Later in the summer I was telling some staff friends my camp stories. Each of them had met an incredible person at their camp. I told them about Helen. On the East Coast kids had been captivated by Sheila, a girl with cerebral palsy. In the south, Stan, all-American-Stan, Stan with the blonde girl friend and fantastic future had fallen in love with Jesus. Up in Canada, Calvin, a very bitter inner city kid broke down in front of everyone and admitted later there might be a God.

Jesus was being greeted by the whole host of heaven. They all agreed he had been gone far too long. Jesus looked tired, but not weary. When asked why he had left Jesus said, "It's important not to forget. I need to be with the people I left behind." One of the angels asked, "Don't they all recognize you and shower you with praise?" Jesus had to chuckle because He knew how hard it was, for so many, to see and acknowledge the presence of God.
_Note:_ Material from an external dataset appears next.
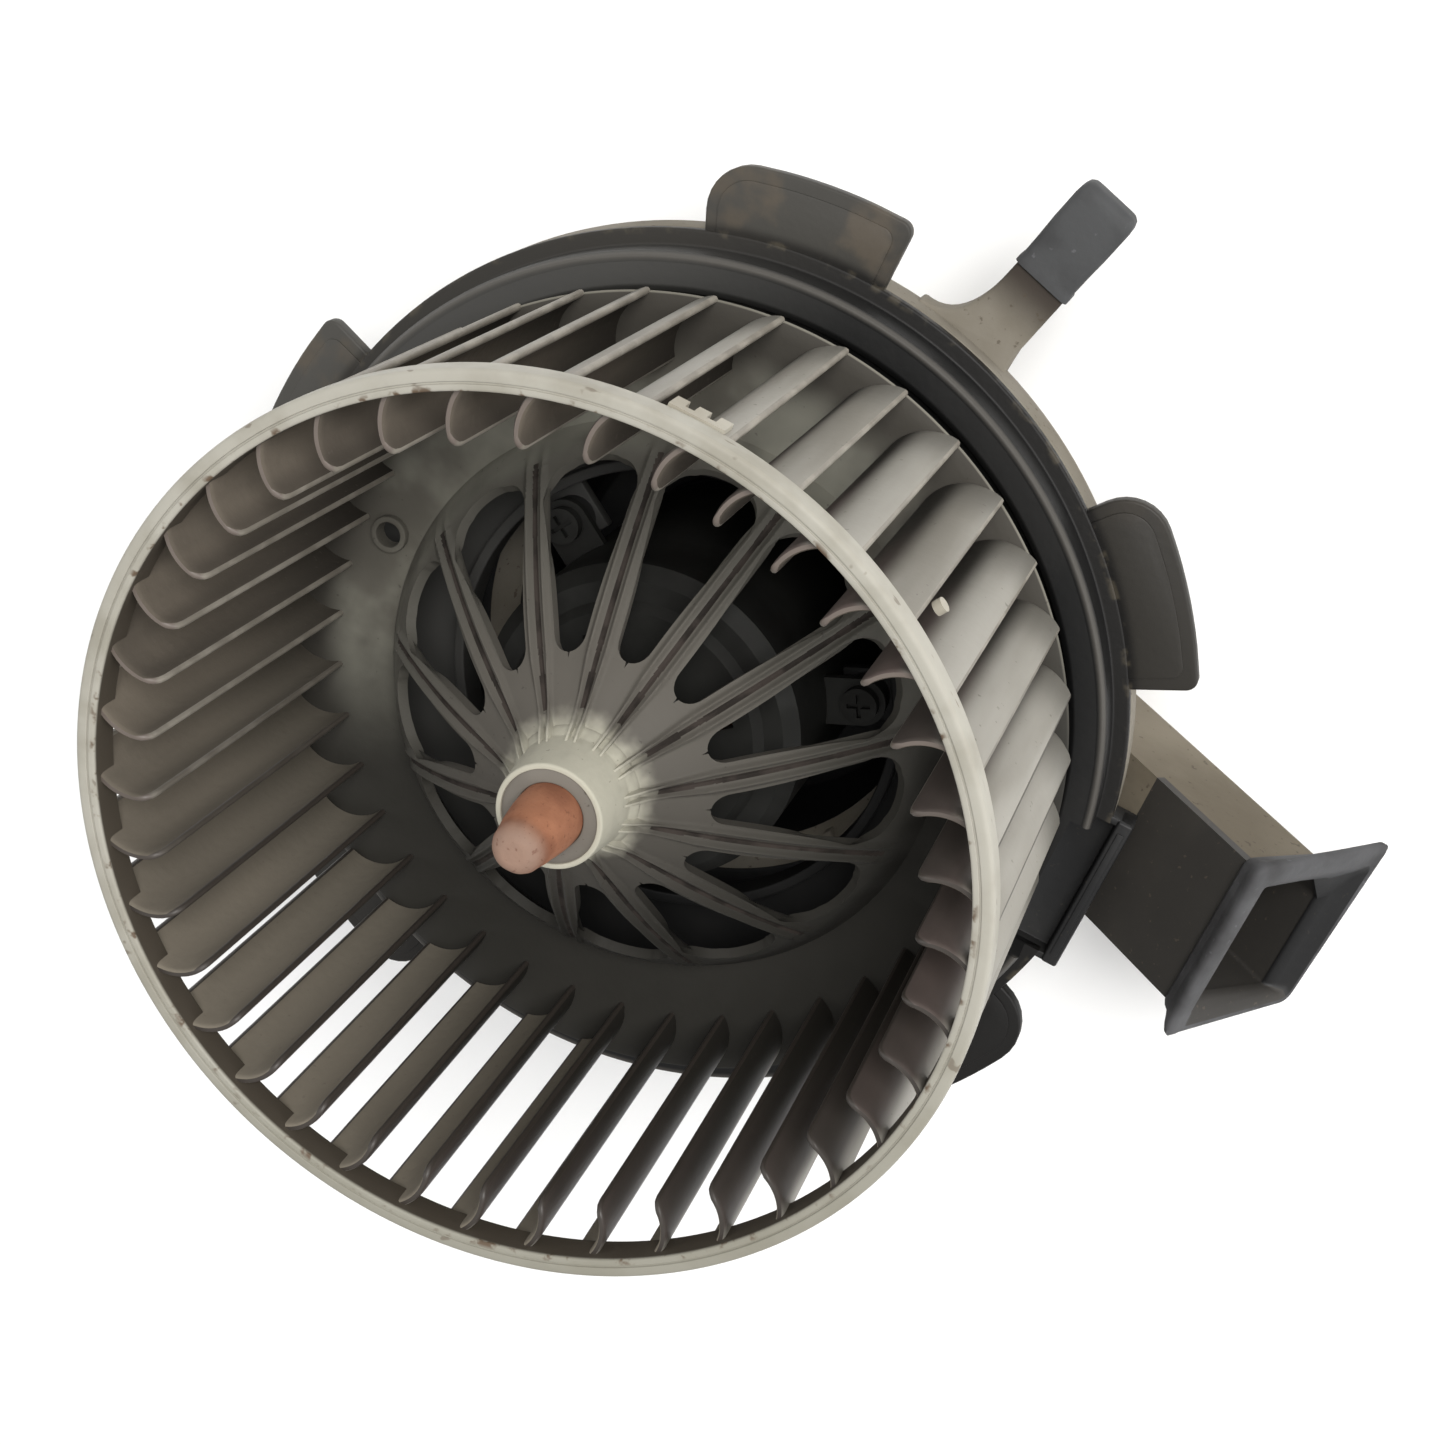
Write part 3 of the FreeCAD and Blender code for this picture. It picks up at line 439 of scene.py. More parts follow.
def wheel_edges():
    """Thin blade edges: cream-grey on the upper side, browner at the front ends, darkened by painted shade
    on the lower side.
    """
    paint = Paint("blade_edges", 0.5, specular=0.5)
    cloud = paint.noise(160.0, 4.0)
    colour = paint.mix(paint.levels(cloud, 0.4, 0.7), (152, 145, 133), (180, 173, 160))
    colour = paint.mix(paint.levels(paint.axis("Z"), 0.0778, 0.0788), colour, (132, 120, 111))
    # painted shade on the lower side in view
    colour = paint.mix(paint.lower_side(-25.0, 10.0), colour, (74, 67, 61))
    return paint.finished(colour, (600.0, 3.0, 0.12), (cloud, 0.3, 0.65))


def ring_material():
    """Cream ring: brown specks along its inner edge, painted shade on its inner wall and on the lower side.
    """
    paint = Paint("ring_cream", 0.5, specular=0.4)
    cloud = paint.noise(90.0, 4.0)
    colour = paint.mix(paint.levels(cloud, 0.38, 0.7), (208, 204, 191), (186, 181, 166))
    # painted shade on the lower side in view
    colour = paint.stain(colour, paint.lower_side(10.0, 60.0), 0.6, (166, 163, 147))
    radius = paint.radius()
    inner = paint.levels(radius, 0.07395, 0.0728)
    flecks = paint.flecks(330.0, 3.0, 0.56, 0.66)
    colour = paint.mix(paint.times(inner, flecks), colour, (118, 98, 78))
    stray = paint.levels(paint.noise(240.0, 2.0, (1.0, 1.0, 3.0)), 0.69, 0.74)
    colour = paint.stain(colour, stray, 0.6, (120, 104, 86))
    # painted shade on the inner wall below the ring's face
    below = paint.levels(paint.axis("Z"), 0.0809, 0.0803)
    inner_wall_shade = paint.times(paint.levels(radius, 0.0730, 0.07265), below)
    colour = paint.mix(inner_wall_shade, colour, (88, 80, 69))
    return paint.finished(colour, (500.0, 3.0, 0.08), (cloud, 0.45, 0.65))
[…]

He told the angels. "A woman on earth loves people who are dying on the streets of India. She says she sees me in a 'most distressing disguise.' She undertands.
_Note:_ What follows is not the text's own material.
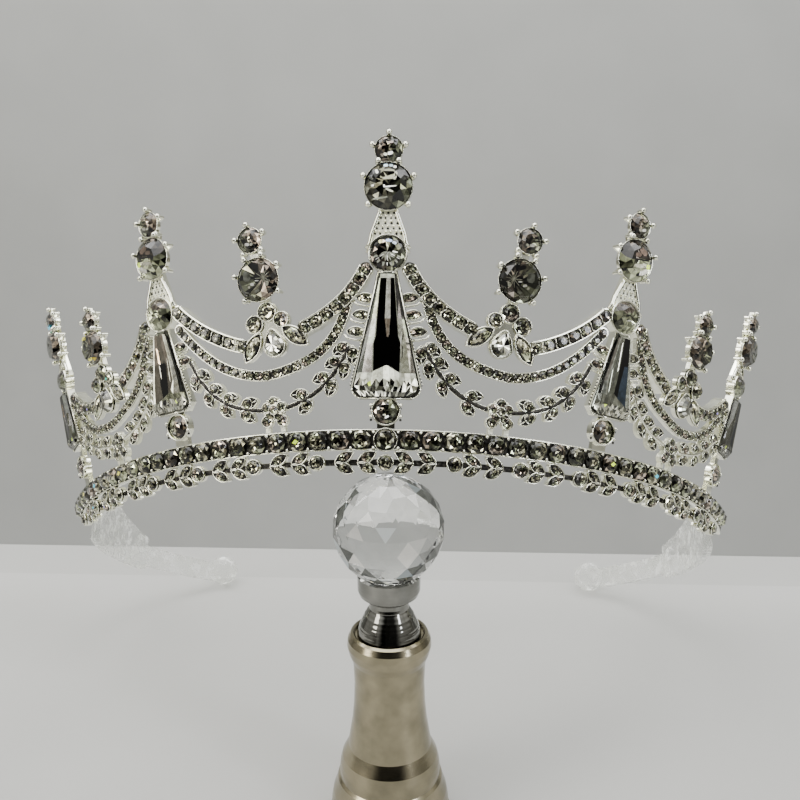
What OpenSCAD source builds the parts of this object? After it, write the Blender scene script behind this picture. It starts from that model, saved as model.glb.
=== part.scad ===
// A crystal tiara with its front propped on a small stand that ends in a faceted ball.
// The clear arms behind it reach back and down to the table, which is z = 0.
// Millimetres, +Z up, the front faces -Y, and the stand's axis runs up from the origin.
// Stations are arc lengths along the band from the front, heights run up its leaning wall.

/* [Circlet] */
// Radius of the band seen along its own axis
plan_r = 79; // [78.6:0.1:79.4]
// Outward lean of the wall that all the stones stand on
flare = 19.4; // [19:0.1:20]
// How far the whole circlet tips back from level
tilt = 38.4; // [38.2:0.1:38.6]
// Height of the middle of the band above the table, at the front
front_z = 79; // [78.8:0.1:79.2]

/* [Band] */
// Height of the channel that holds the row of stones
band_h = 3.84; // [3.8:0.02:3.9]
// Thickness of the channel's back
band_back = 1.1; // [1:0.1:1.3]
// Where the metal ends on each side
band_end = 104; // [102:1:105]
// Distance from stone to stone
band_pitch = 4; // [3.9:0.05:4.05]
// Width of a band stone
band_stone = 3.6; // [3.3:0.05:3.7]

/* [Openwork] */
// Thickness of the leaf, garland and lower swag plates
plate_t = 1; // [0.9:0.1:1.2]
// Depth of the upper swag's cups
swag_t = 2.3; // [1.8:0.1:2.5]
// Width of an upper swag stone
swag_stone = 2.1; // [1.9:0.05:2.2]
// Distance from round to round along the leaf row
leaf_pitch = 12.65; // [12.6:0.05:12.7]

/* [Stand] */
// Width of the faceted ball
ball_d = 20.9; // [20.5:0.1:21]
// Radius of the foot
foot_r = 12.1; // [11.8:0.1:12.6]

/* [Arms] */
// Thickness of the clear arms
arm_t = 2.2; // [1.8:0.1:2.4]

/* [Hidden] */
$fn = 48;
gap = 0.12;
seat = 0.1;
turn = 180 / PI;
floor_out = -0.5;
lip_out = 0;
lip_w = 0.42;
centre_stone = 4;
first_pitch = 4.4;
band_stones = 24;
leaf_mid = -4.12;
leaf_len = 4.1;
leaf_w = 2.1;
leaf_slope = 28;
leaf_rounds = 7;
leaf_off = 0.95;
leaf_spots = [3.45, 7.6];
leaf_stone = 1.75;
link_stone = 2.5;
link_d = link_stone + 0.6;
foot_h = band_h / 2 + gap;
small_crown = 0.34;
small_table = 0.56;
bezel_w = 0.45;
bezel_h = 0.7;
prong_r = 0.34;
prong_ball = 0.54;
prong_t = 0.5;
garland_leaf = [3.8, 2.4];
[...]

I went to earth again under disguise and learned, once more how hard it is to be human. It wan't easy this time when some guys stole my bra and I was embarrassed.

And then I felt fear in the middle of a log and had to learn to trust my Father all over again. Later in the week I was hurt by some young women that I cared deeply about and I cried.
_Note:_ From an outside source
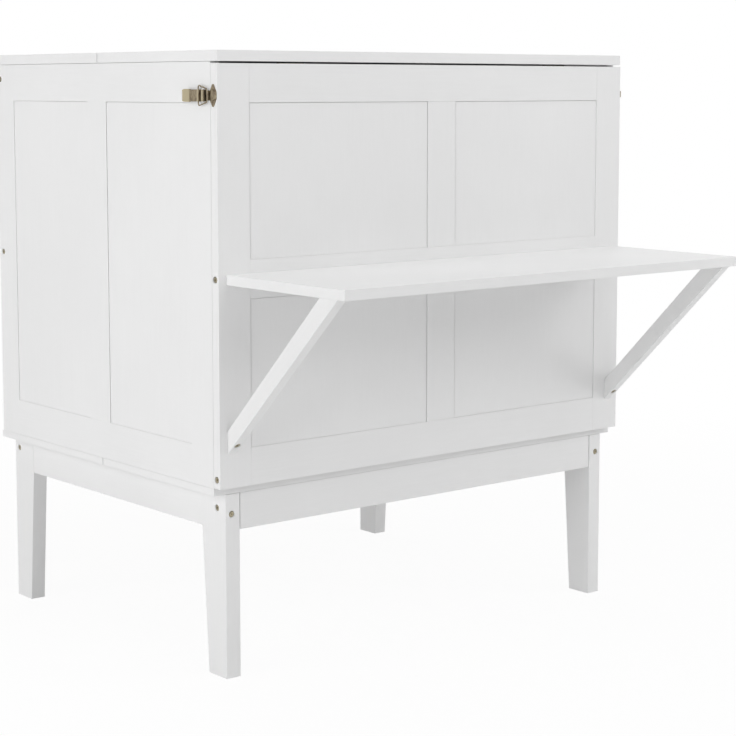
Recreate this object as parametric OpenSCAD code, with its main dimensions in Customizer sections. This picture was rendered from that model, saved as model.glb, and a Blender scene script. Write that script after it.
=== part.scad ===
// Cabinet wall bed: a panelled chest on four legs whose front folds down into the bed.
// Lengths are in millimetres. +Z is up, -Y is the front, and the floor is at z = 0.
// Distances called "back" run from the outer face of the closed front panel towards the wall.

/* [Cabinet] */
// Width of the box, the lid and the front panel
cabinet_w = 1045; // [950:5:1400]
// Depth from the front panel's outer face to the rear edge of the lid
lid_depth = 816; // [760:2:1000]
// Rear overhang of the lid and base boards past the side frames
rear_overhang = 6; // [0:1:20]
// Height from the base boards to the underside of the lid
box_h = 780; // [740:5:900]
// Thickness of the lid boards
lid_t = 21; // [16:1:30]
// Thickness of the base boards
base_t = 15; // [12:1:24]
// Distance from the front panel's outer face back to the joint across the lid
seam_back = 407.5; // [380:0.5:430]
// Gap of the joint across the lid and across the base boards
seam_gap = 1; // [0.5:0.1:2]

/* [Legs] */
// Height of the legs, floor to base boards
leg_h = 350; // [300:5:420]
// Thickness of a leg seen from the front
leg_t = 32; // [26:1:45]
// Depth of a leg at the top, seen from the side
leg_top_d = 76; // [60:1:95]
// Depth of a leg at the floor, seen from the side
leg_foot_d = 57; // [40:1:60]
// Inset of the legs from the sides of the box
leg_inset = 26; // [10:1:50]
// Inset of the rear legs from the rear edge of the side frames
rear_leg_inset = 3; // [0:1:30]
// Height of the apron boards
apron_h = 70; // [50:1:100]
// Setback of the front apron from the front of the legs
apron_setback = 2; // [0:0.5:6]
// Thickness of the middle beam under the joint of the base boards
beam_t = 40; // [30:1:60]

/* [Side frames] */
// Thickness of the side frames
side_t = 20.5; // [18:0.5:28]
// Width of the front and rear stiles
side_stile_w = 70; // [50:1:90]
// Width of the middle stile
side_mid_stile_w = 70.5; // [50:0.5:90]
// Distance from the outer face of the front panel back to the middle stile
side_mid_back = 376.5; // [350:0.5:420]
// Height of the top and bottom rails
side_rail_h = 74; // [50:1:95]

/* [Front panel] */
// Thickness of the front panel's frame
panel_t = 20.5; // [18:0.5:28]
// Gap between the base boards and the closed front panel
panel_lift = 1; // [0.8:0.1:3]
// Gap between the closed front panel and the lid
panel_head_gap = 3; // [3:0.5:10]
// Gap between the closed front panel and the side frames
panel_back_gap = 0.5; // [0.5:0.1:4]
// Width of the stiles
panel_stile_w = 71; // [50:1:95]
// Height of the top and bottom rails
panel_rail_h = 71; // [50:1:95]
// Height of the middle rail
panel_mid_rail_h = 72; // [50:1:95]
// Distance of the middle rail's centre below the middle of the front panel
panel_mid_drop = 5; // [-20:1:20]
// Width of the short uprights between the rails
muntin_w = 73; // [50:1:95]
// Distance of the uprights to the right of the middle
muntin_shift = 15; // [-30:1:30]

/* [Recessed panels] */
// Thickness of the recessed panels
infill_t = 10; // [6:0.5:12]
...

But I did feel love sitting in that wheelchair and I think my faith was strengthened when I struggled long and hard about whether I could afford to believe and then finally broke down in front of everyone.

And I had to work through what it meant to be good looking and popular and to live a life of faith.

The hard part was being human again and feeling, really feeling and wanting desperately to be faithful when there is so much to call me to unfaithfulness. But in the midst of all that I found that some paused long enough to notice me even if they couldn't see through my disguise. And the look in their eyes gave me hope."